Memoirs of a Goldfish written by Devin Scillian and illustrated by Tim Bowers was selected by New Hampshire children, from preschoolers to third graders, as the winner of the 2011 Ladybug Picture Book Award.


There were 19,8263 votes cast by children across the state this year at over 140 voting sites. A flyer of the voting totals, suitable for posting, is available on the Ladybug Picture Book Award webpage.

Here are the complete voting results for 2011:

Memoirs of a Goldfish (4892 votes)
Interrupting Chicken (4880 votes) The top 2 were super close!
One (2924 votes)
City Dog, Country Frog (2294 votes)
Ugly Pie (1246 votes)
In the Wild (1075 votes)
Hibernation Station (838 votes)
The Cow Loves Cookies (795 votes)
Rubia and the Three Osos (522 votes)
Guyku (360 votes)

12/8/11

Book of the Week #49

All the Stars Came Out That Night: A Novel by Kevin King (NY: Dutton, 2005)

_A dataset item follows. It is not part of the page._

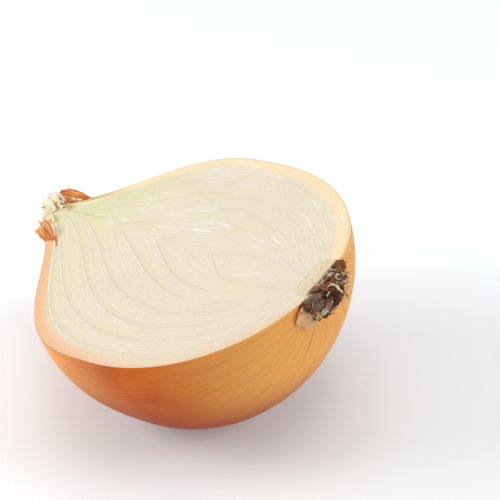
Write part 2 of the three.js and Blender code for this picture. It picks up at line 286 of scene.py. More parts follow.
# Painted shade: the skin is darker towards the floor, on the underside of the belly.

This is New Hampshire writer Kevin King's first novel.
"In the tradition of The Natural, and Shoeless Joe comes a mythic tale about 1930s stars Dizzy Dean, Satchel Paige, and the greatest game ever played. The date was October 20, 1934, just days after Diz’s Cardinals won the World Series. The place was Boston’s Fenway Park, under portable lights. The money behind it was Henry Ford’s, who yearned to see an all-white (and non-Jewish) team defeat the black all-stars. And the force behind it all was Clarence Darrow, the legal genius who pulled the political levers to make it happen. For Diz’s team there was Babe Ruth, Lou Gehrig, Shoeless Joe Jackson (overweight and still banned from the game), and a lanky minor- leaguer named Joe DiMaggio. Paige’s all-stars featured Josh Gibson, Cool Papa Bell (the fastest man from first to third), Turkey Stearnes, and Buck Leonard. With a gimlet eye for historical detail and a passionate love for the game, Kevin King chronicles this epic game between Diz’s and Satch’s all-stars—and the epic struggle to put it together. No trophies or championships were on the line, only the two most important things in life to any ballplayer—respect and redemption." (publisher's description)

12/5/11

Let the Counting Begin!

Voting is now closed for the 2011 Ladybug Picture Book Award.